Courage, Honor, Truth: Lifelong Watchwords of Winston Churchill

Brunswick welcomed British historian and biographer Andrew Roberts — Lehrman Institute Distinguished Fellow at the New-York Historical Society and Visiting Professor at the War Studies Department at King’s College, London — to Baker Theater on Tuesday, December 8.
 
Roberts has written or edited 12 books and is an accomplished public speaker, delivering the White House Lecture in 2007, as well as speaking at Oxford, Cambridge, Yale, Princeton, and Stanford universities.
 
In 2012, he was awarded the William Penn Prize: Former recipients include President Ulysses S. Grant, Gen. George C. Marshall, and Walt Whitman.
 
Roberts, a renowned Winston Churchill scholar, is this year’s Louise Lehrman Visiting Senior Fellow.
 
The Fellowship, established in 2013 by a gift from the Lehrman Institute, engages experts in American History to visit Brunswick, instilling in students a greater understanding of the rights, privileges, and duties of American citizenship.  
 
Roberts began his address by citing a passage from Churchill’s autobiography, My Early Life: 1874–1904, in which the British statesmen recalled the day — May 10, 1940 — he became his country’s prime minister.
 
“I felt as if I were walking with destiny and all my past life had been but a preparation for this hour and this trial,” Churchill wrote.
 
Roberts set out to examine — through the prism of Churchill’s early life and his autobiography — the extent to which his youth, indeed, served as preparation for his political career in Britain.
 
“It shows stories of leadership, stories of character, and stories of moral courage that came from the many vicissitudes that Churchill experienced in life,” Roberts explained.
 
Roberts asked the audience of Brunswick Upper School students and faculty to focus on the effect Churchill’s family life had on his psychological development, his powerful sense of not having much time in life, and his extraordinary lust for adventure — along with his intense competitiveness, his brilliant sense of humor, and how incredibly accident-prone he was.
 
“From the ages of 20 to 25, those are the years,” Churchill wrote. “Don’t be content with things as they are. You’ll make all kinds of mistakes. But as long as you’re generous and true and also fierce, you cannot hurt the world or seriously distress her.
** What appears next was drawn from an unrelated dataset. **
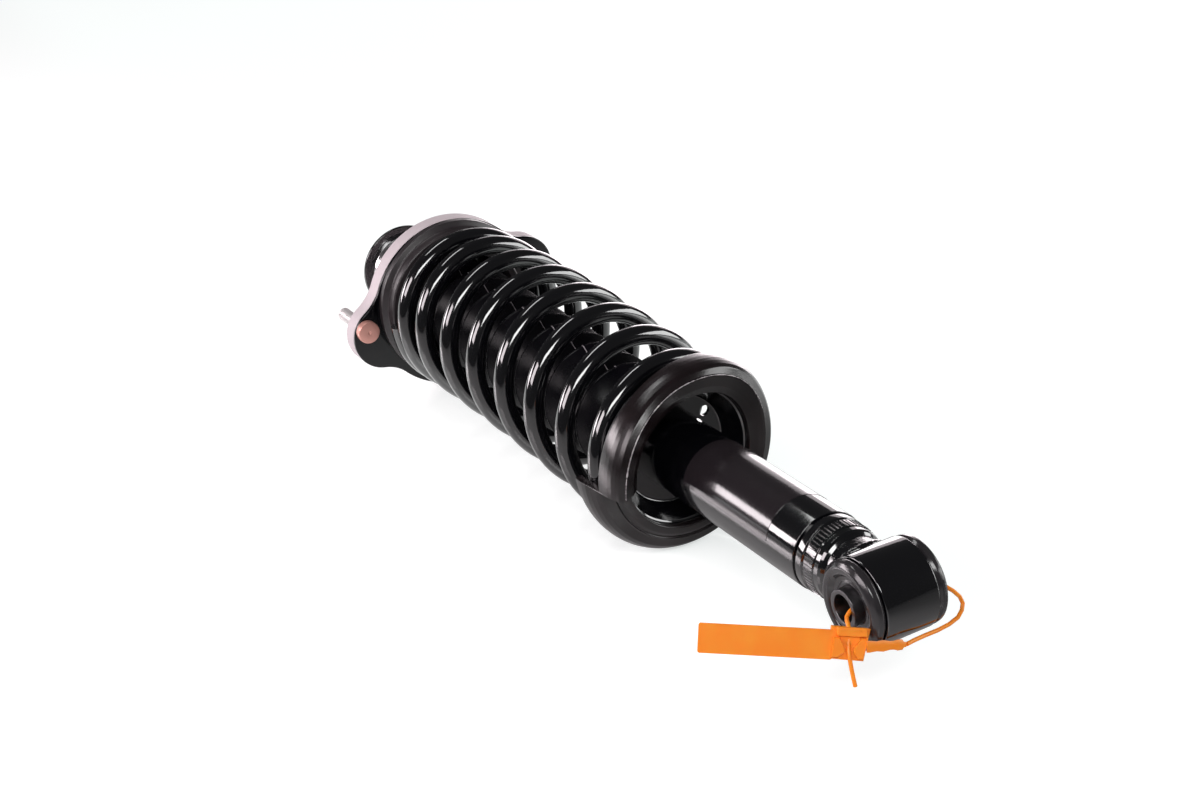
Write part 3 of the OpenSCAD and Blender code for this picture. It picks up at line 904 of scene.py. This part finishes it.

She was made to be wooed and won by youth.”
 
“When he came to the premiership in May 1940 at age 65,” Roberts explained, “he came as a fully formed leader, possessed of all the attributes and personality traits necessary for this hour and this trial.”
 
He came with physical and moral courage, a fierce commitment to his own and his country’s honor, and a fearlessness to speak the truth.
 
“Courage, Honor, and Truth: These were the lifelong watchwords of Winston Churchill,” Roberts concluded.